— DATASET RECORDS —

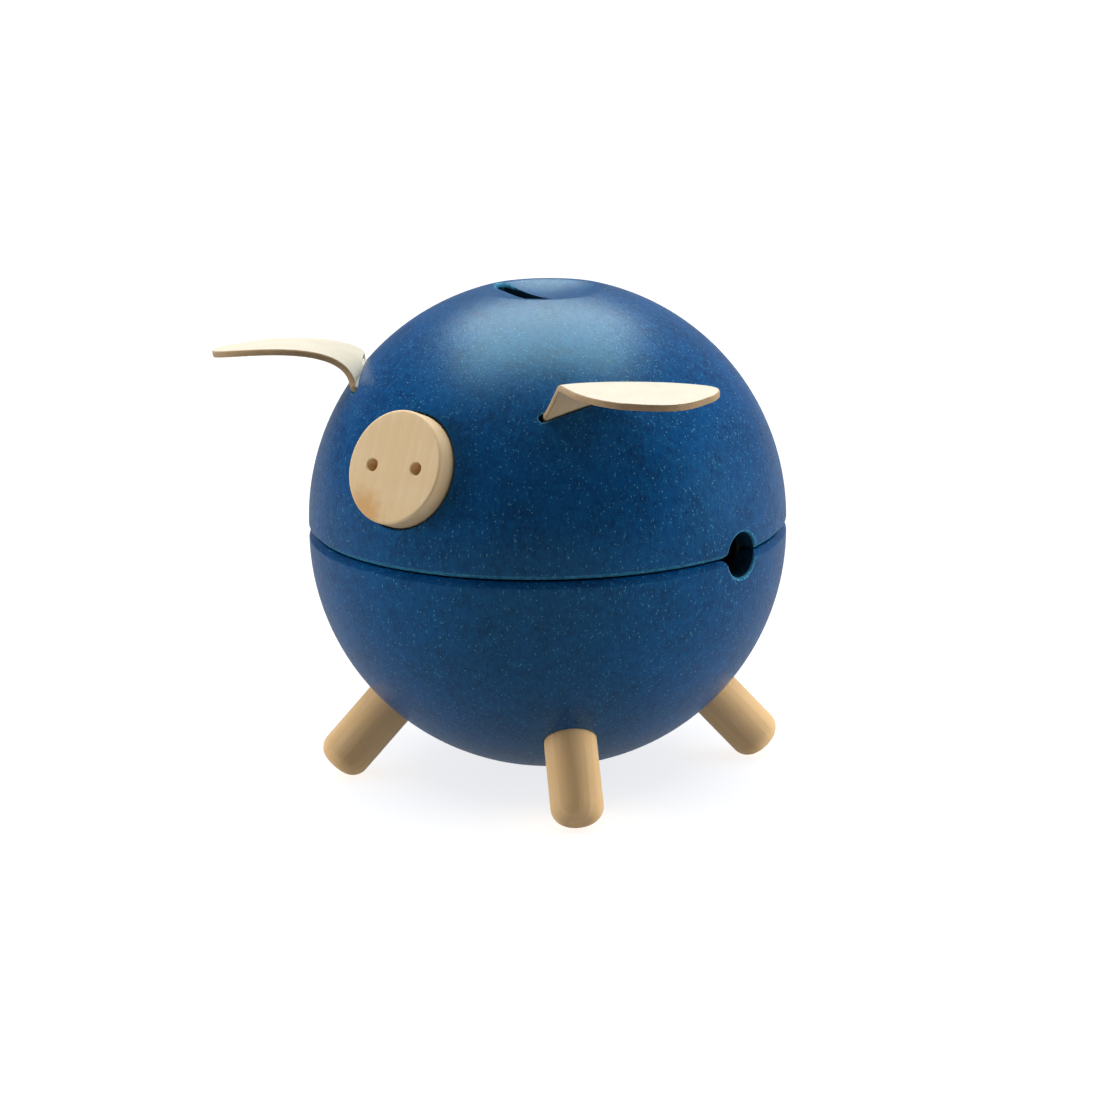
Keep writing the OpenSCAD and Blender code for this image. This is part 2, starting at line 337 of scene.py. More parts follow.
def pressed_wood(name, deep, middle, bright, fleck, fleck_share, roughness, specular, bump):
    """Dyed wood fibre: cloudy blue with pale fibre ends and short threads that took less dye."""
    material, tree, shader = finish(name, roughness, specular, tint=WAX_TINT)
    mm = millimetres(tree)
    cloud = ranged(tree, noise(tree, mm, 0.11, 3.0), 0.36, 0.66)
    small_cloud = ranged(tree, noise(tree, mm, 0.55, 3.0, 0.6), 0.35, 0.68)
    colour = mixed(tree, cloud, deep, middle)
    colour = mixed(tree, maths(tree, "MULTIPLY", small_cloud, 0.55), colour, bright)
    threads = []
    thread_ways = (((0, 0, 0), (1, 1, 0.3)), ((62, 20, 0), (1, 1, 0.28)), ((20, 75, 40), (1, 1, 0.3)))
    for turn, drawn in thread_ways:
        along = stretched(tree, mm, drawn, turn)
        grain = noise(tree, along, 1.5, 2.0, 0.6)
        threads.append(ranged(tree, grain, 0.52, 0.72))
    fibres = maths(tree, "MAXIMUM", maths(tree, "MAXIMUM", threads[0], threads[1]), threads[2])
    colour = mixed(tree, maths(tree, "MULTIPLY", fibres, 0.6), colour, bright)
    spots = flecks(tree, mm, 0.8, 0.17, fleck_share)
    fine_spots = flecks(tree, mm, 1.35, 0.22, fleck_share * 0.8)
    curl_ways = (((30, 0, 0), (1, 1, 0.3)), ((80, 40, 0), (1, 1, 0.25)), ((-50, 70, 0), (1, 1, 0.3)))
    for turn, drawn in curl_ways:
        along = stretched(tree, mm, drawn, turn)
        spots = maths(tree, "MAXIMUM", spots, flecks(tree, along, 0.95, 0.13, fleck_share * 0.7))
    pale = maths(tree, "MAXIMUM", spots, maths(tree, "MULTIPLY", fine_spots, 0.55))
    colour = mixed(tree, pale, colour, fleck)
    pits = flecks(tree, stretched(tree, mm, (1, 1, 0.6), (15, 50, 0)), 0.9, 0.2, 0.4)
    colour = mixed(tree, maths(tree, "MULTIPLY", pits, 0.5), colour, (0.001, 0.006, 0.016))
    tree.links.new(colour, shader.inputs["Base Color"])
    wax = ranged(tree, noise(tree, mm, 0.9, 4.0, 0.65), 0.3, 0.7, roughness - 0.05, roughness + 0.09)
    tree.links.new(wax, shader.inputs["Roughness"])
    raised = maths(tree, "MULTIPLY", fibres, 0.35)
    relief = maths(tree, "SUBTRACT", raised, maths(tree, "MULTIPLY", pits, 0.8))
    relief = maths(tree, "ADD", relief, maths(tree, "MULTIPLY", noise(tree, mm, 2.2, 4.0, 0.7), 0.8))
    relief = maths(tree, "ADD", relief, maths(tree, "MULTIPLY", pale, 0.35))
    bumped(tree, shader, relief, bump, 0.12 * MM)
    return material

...

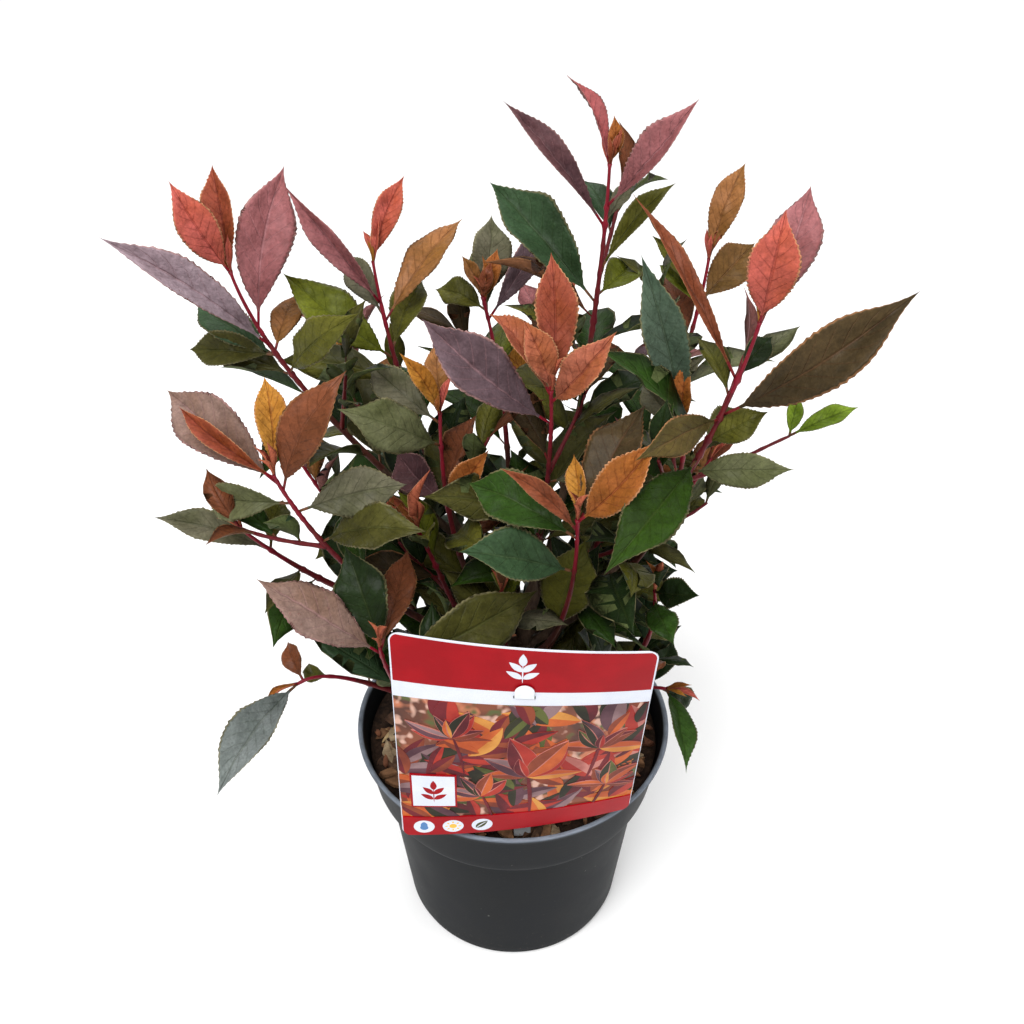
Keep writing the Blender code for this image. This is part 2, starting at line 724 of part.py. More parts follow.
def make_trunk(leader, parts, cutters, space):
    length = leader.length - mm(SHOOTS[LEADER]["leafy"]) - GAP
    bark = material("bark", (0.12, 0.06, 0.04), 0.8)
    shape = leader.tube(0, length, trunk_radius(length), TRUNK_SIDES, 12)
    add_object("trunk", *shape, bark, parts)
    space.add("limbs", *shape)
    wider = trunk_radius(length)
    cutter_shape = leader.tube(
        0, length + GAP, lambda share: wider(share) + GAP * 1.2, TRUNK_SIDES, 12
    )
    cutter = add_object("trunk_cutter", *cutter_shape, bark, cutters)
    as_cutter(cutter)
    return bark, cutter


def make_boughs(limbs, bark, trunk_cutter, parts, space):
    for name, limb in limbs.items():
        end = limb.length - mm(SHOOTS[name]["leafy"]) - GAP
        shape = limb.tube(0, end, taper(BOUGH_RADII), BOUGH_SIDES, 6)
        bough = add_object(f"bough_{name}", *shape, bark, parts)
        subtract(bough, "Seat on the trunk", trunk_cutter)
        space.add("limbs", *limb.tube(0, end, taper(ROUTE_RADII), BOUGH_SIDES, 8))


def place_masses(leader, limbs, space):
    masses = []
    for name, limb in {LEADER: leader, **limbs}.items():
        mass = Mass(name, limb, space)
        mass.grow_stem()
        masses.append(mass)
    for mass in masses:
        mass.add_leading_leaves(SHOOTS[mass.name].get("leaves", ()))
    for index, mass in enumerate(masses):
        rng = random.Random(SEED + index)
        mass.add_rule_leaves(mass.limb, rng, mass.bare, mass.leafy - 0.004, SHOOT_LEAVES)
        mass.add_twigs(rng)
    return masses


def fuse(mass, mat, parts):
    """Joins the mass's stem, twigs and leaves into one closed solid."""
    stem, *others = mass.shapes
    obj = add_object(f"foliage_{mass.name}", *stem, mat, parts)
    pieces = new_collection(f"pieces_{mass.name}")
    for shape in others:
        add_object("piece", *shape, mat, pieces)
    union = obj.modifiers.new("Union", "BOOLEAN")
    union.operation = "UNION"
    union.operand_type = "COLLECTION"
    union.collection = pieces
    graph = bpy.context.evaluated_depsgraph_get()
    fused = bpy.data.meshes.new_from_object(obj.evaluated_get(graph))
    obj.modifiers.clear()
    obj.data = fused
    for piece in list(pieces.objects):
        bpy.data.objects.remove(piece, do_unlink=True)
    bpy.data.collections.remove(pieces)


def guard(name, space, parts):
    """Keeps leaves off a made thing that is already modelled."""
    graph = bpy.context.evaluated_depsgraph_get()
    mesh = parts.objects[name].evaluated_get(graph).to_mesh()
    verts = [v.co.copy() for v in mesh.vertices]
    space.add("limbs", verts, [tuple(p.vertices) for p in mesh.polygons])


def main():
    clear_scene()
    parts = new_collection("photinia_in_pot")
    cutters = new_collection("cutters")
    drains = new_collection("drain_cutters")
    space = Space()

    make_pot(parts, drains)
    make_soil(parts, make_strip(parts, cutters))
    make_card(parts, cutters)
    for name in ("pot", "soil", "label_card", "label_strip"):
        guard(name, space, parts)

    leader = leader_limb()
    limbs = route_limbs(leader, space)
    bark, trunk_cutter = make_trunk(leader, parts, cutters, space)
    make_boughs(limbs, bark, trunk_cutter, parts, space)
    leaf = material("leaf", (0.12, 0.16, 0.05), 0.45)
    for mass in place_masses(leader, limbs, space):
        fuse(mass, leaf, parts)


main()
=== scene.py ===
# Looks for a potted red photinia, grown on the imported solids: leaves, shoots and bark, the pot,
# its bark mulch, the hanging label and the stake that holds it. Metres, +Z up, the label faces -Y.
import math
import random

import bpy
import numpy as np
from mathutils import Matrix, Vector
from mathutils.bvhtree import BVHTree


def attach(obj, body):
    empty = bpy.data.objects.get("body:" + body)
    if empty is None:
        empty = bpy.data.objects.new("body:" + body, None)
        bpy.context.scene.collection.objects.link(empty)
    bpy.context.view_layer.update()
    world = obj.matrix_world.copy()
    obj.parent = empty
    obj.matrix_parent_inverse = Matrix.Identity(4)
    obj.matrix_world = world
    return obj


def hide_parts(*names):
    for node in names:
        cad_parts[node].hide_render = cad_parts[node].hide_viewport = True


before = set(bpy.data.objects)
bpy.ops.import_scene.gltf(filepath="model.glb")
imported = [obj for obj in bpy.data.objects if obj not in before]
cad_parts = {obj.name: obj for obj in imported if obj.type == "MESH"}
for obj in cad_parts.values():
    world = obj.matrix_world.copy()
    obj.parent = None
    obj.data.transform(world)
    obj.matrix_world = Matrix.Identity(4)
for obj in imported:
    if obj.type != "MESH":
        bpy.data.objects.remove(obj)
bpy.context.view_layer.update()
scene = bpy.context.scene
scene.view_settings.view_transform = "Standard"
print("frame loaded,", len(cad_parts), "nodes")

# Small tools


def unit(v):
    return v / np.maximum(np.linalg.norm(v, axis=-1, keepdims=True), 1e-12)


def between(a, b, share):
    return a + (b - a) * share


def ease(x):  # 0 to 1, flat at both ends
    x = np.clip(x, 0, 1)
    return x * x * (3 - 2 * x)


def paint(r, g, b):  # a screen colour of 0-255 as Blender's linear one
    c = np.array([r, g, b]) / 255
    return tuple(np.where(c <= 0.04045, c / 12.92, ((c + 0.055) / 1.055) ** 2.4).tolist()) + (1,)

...

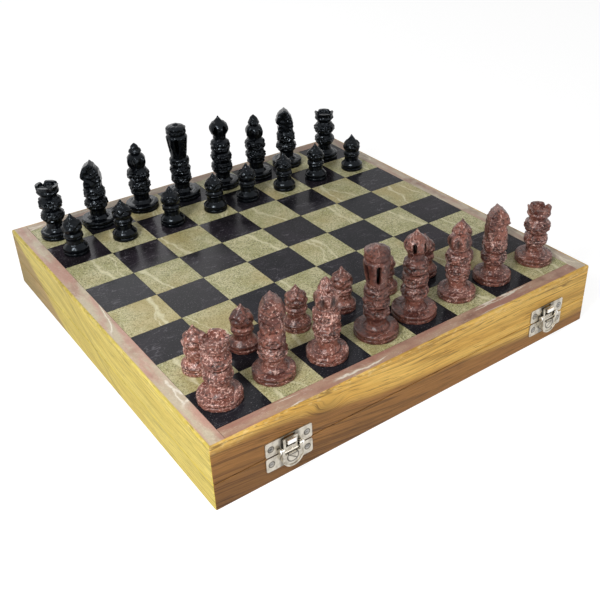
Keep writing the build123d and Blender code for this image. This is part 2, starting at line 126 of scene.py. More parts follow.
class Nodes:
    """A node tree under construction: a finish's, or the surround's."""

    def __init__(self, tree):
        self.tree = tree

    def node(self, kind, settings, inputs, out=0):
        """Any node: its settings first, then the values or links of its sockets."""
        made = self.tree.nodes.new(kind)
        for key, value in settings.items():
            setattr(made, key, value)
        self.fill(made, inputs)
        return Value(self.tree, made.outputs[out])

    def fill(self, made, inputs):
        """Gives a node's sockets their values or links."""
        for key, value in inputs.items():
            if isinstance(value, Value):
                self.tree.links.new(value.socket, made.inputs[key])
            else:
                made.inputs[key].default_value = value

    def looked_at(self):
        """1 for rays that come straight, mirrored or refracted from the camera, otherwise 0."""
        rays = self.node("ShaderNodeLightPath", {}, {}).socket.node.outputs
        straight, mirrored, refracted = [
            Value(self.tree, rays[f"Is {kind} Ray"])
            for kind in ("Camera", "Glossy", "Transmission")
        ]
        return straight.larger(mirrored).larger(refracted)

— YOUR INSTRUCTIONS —
From the records above, repeat exactly the lines from the one with "obj.matrix_parent_inverse = Matrix.Identity(4)" through the one with "return tuple(np.where(c <= 0.04045, c", both included.

— TASK SOLUTION —
    obj.matrix_parent_inverse = Matrix.Identity(4)
    obj.matrix_world = world
    return obj


def hide_parts(*names):
    for node in names:
        cad_parts[node].hide_render = cad_parts[node].hide_viewport = True


before = set(bpy.data.objects)
bpy.ops.import_scene.gltf(filepath="model.glb")
imported = [obj for obj in bpy.data.objects if obj not in before]
cad_parts = {obj.name: obj for obj in imported if obj.type == "MESH"}
for obj in cad_parts.values():
    world = obj.matrix_world.copy()
    obj.parent = None
    obj.data.transform(world)
    obj.matrix_world = Matrix.Identity(4)
for obj in imported:
    if obj.type != "MESH":
        bpy.data.objects.remove(obj)
bpy.context.view_layer.update()
scene = bpy.context.scene
scene.view_settings.view_transform = "Standard"
print("frame loaded,", len(cad_parts), "nodes")

# Small tools


def unit(v):
    return v / np.maximum(np.linalg.norm(v, axis=-1, keepdims=True), 1e-12)


def between(a, b, share):
    return a + (b - a) * share


def ease(x):  # 0 to 1, flat at both ends
    x = np.clip(x, 0, 1)
    return x * x * (3 - 2 * x)


def paint(r, g, b):  # a screen colour of 0-255 as Blender's linear one
    c = np.array([r, g, b]) / 255
    return tuple(np.where(c <= 0.04045, c / 12.92, ((c + 0.055) / 1.055) ** 2.4).tolist()) + (1,)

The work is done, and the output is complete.